By: Pastor Lars Janssen

 

The puppy barked and bounced as we tried to walk into the house. He danced excitedly around our feet so that we had to be careful to avoid stepping on him. As we shuffled in, one of us scooped him up and his barks turned into licks. I don’t know if dogs can smile, but if they could, this one would have worn a ridiculous grin. As we settled in for a visit with the humans in the room, I noticed that the puppy’s excitement echoed through our emotions and conversation. The reason for the excitement had settled but the associated emotions continued to reverberate through us. 

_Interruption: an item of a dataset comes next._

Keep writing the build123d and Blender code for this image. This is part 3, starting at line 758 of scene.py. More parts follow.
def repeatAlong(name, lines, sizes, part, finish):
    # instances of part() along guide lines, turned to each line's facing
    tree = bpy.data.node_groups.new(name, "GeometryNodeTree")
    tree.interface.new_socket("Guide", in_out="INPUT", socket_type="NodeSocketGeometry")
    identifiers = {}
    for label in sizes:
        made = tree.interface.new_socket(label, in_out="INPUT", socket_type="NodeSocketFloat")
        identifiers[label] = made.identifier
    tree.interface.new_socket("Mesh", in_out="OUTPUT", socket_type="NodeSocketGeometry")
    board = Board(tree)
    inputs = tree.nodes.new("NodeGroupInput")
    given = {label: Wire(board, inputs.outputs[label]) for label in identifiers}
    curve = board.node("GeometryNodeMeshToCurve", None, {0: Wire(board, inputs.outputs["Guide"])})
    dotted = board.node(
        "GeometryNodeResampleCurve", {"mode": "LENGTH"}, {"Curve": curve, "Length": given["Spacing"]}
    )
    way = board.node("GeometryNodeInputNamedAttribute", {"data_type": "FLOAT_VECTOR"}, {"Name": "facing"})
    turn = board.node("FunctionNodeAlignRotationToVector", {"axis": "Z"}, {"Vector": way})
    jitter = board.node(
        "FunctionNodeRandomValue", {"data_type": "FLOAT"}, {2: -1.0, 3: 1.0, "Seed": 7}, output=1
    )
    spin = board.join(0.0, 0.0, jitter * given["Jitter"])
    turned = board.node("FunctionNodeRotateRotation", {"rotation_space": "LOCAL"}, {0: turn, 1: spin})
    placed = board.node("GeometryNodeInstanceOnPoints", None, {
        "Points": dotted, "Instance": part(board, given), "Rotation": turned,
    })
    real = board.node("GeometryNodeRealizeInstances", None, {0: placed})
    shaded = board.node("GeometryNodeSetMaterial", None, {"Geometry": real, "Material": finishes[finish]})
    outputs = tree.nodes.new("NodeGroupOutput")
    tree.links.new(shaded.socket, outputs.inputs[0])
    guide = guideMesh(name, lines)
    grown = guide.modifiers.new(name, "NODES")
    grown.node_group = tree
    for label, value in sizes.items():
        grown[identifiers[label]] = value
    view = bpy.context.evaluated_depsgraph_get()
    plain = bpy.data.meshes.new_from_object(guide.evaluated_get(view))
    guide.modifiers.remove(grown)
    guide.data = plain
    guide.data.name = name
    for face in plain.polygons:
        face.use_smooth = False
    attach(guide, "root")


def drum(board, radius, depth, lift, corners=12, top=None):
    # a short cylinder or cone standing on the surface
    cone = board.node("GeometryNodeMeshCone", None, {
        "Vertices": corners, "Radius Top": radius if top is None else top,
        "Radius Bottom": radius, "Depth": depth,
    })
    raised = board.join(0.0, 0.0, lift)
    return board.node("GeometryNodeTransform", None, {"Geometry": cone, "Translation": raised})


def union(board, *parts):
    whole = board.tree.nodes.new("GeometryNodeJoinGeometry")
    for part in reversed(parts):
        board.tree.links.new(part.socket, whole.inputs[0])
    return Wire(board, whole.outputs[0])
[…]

Walking into another room —this one in a hospital — I remember laboured breathing, harsh hospital cleaner, grief-expectant eyes, a cold dry outstretched hand, and the uselessness of my mouth to say anything that could make such brokenness whole. The sensations passed over me in a moment, but the associated emotions settled in as we spoke and prayed through tears. After, as I sat in my car distanced from the tangible weight of that room, I noticed the emotions from the hospital room continued to echo through me. They stayed with me and coloured the rest of my day. 

Why do emotions do this? Why do they echo after their cause is long gone? 

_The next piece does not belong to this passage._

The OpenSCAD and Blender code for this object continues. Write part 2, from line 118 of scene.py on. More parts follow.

It seems to me that I often think of my life as a series of disconnected moments. When one moment is past and I am on to the next, I experience surprise and disorientation because of the lasting effects of prior moments. I smile because of the bouncing dog while hearing about a sick relative. I blink back tears because of the hospital room in the middle of the best dad jokes I’ve ever heard. I misunderstand the seasonal nature of time — the duration of one moment bleeding into the next. 

The great “Preacher” (Ecclesiastes 1:1) of the Old Testament said that there is “a time to weep and a time to laugh” (Ecclesiastes 3:4). He calls the collections of moments in his poem “seasons” and “times” (Ecclesiastes 3:1) and he groups them in pairs of opposites: being born and dying, planting and plucking, etc (vv2-8). He precludes the disconnect between moments and implies the overlapping of contradictory emotional sensations in our lives. Our seasons include bouncing puppies and stifling hospital rooms overlaid rather than separated. 

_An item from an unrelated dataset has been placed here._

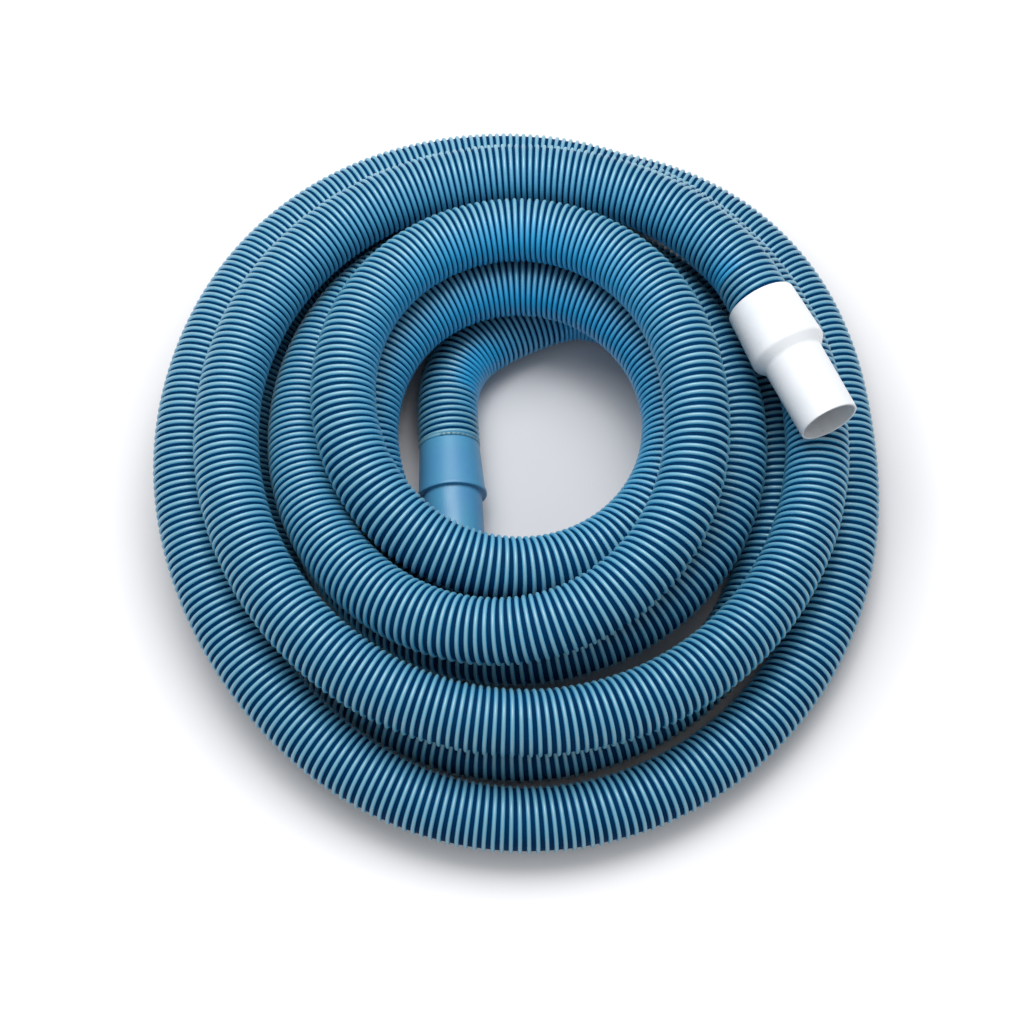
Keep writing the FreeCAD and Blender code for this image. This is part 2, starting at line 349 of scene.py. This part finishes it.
def grid_faces(rows: int, columns: int, close_rows: bool, close_columns: bool) -> np.ndarray:
    """List the four corners of every cell of a grid of points, numbered row by row.

    Args:
        rows: number of rows of points.
        columns: number of points in a row.
        close_rows: whether the last row joins the first.
        close_columns: whether the last column joins the first.

    Returns:
        An array with one row of four point numbers for each cell.
    """
    row = np.arange(rows if close_rows else rows - 1)[:, None]
    column = np.arange(columns if close_columns else columns - 1)[None, :]
    next_row, next_column = (row + 1) % rows, (column + 1) % columns
    corners = [
        row * columns + column,
        next_row * columns + column,
        next_row * columns + next_column,
        row * columns + next_column,
    ]
    return np.stack([np.broadcast_to(one, (row.size, column.size)) for one in corners], -1).reshape(-1, 4)


def make_piece(
    name: str,
    points: np.ndarray,
    faces: list[list[int]],
    material: bpy.types.Material,
    body: Body,
) -> bpy.types.Object:
    """Make a smooth-shaded piece from points and faces, and let it ride on a body.

    Args:
        name: the piece's name.
        points: one row of x, y, z for each point.
        faces: the point numbers of each face.
        material: what the piece is made of.
        body: the body it rides on.

    Returns:
        The new object, at the origin.
    """
    mesh = bpy.data.meshes.new(name)
    mesh.from_pydata(points.tolist(), [], faces)
    mesh.polygons.foreach_set("use_smooth", np.ones(len(mesh.polygons), dtype=bool))
    mesh.materials.append(material)
    mesh.update()
    piece = bpy.data.objects.new(name, mesh)
    bpy.context.scene.collection.objects.link(piece)
    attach(piece, body.value)
    LOG.info("%s: %d points, %d faces", name, len(mesh.vertices), len(mesh.polygons))
    return piece


# The hose's route


@dataclass(frozen=True)
class CuffPlace:
    """Where a cuff meets the hose: a point on its axis, and the axis's bearing away from the hose."""

    point: tuple[float, float, float]
    bearing: float

    def axis(self) -> np.ndarray:
        """Level unit vector along the cuff, away from the hose."""
        angle = math.radians(self.bearing)
        return np.array([math.cos(angle), math.sin(angle), 0.0])

    def along(self, distance: float) -> np.ndarray:
        """Point on the cuff's axis at a distance in millimetres from its place."""
        return np.array(self.point) + self.axis() * distance * MM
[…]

The greatest preacher, Jesus, put it this way, “Blessed are those who mourn, for they shall be comforted … Blessed are you when others revile you and persecute you … Rejoice and be glad, for your reward is great in heaven” (Matthew 5:5,11-12). He marks no barrier of separation between the mourning and the comfort or between the persecution and the joy.  

Jesus knew the emotional echo. After hearing about the death of his cousin, John the Baptist, and then miraculously feeding five thousand people, “he went up on the mountain by himself to pray” (Matthew 14:23). Did he cry sad tears from glad eyes as he talked to his father about the loss of John and the joy of the well-fed crowd? 

Jesus knew the emotional echo — he knows it now. Just as seasons overlap, our emotions overflow the neat borders we’d like to impose on them. Let’s recognize that there is an echo and leave room for it, as Jesus did. As Jesus still does. 

“Come to me, all who labour and are heavy laden, and I will give you rest” (Matthew 11:28).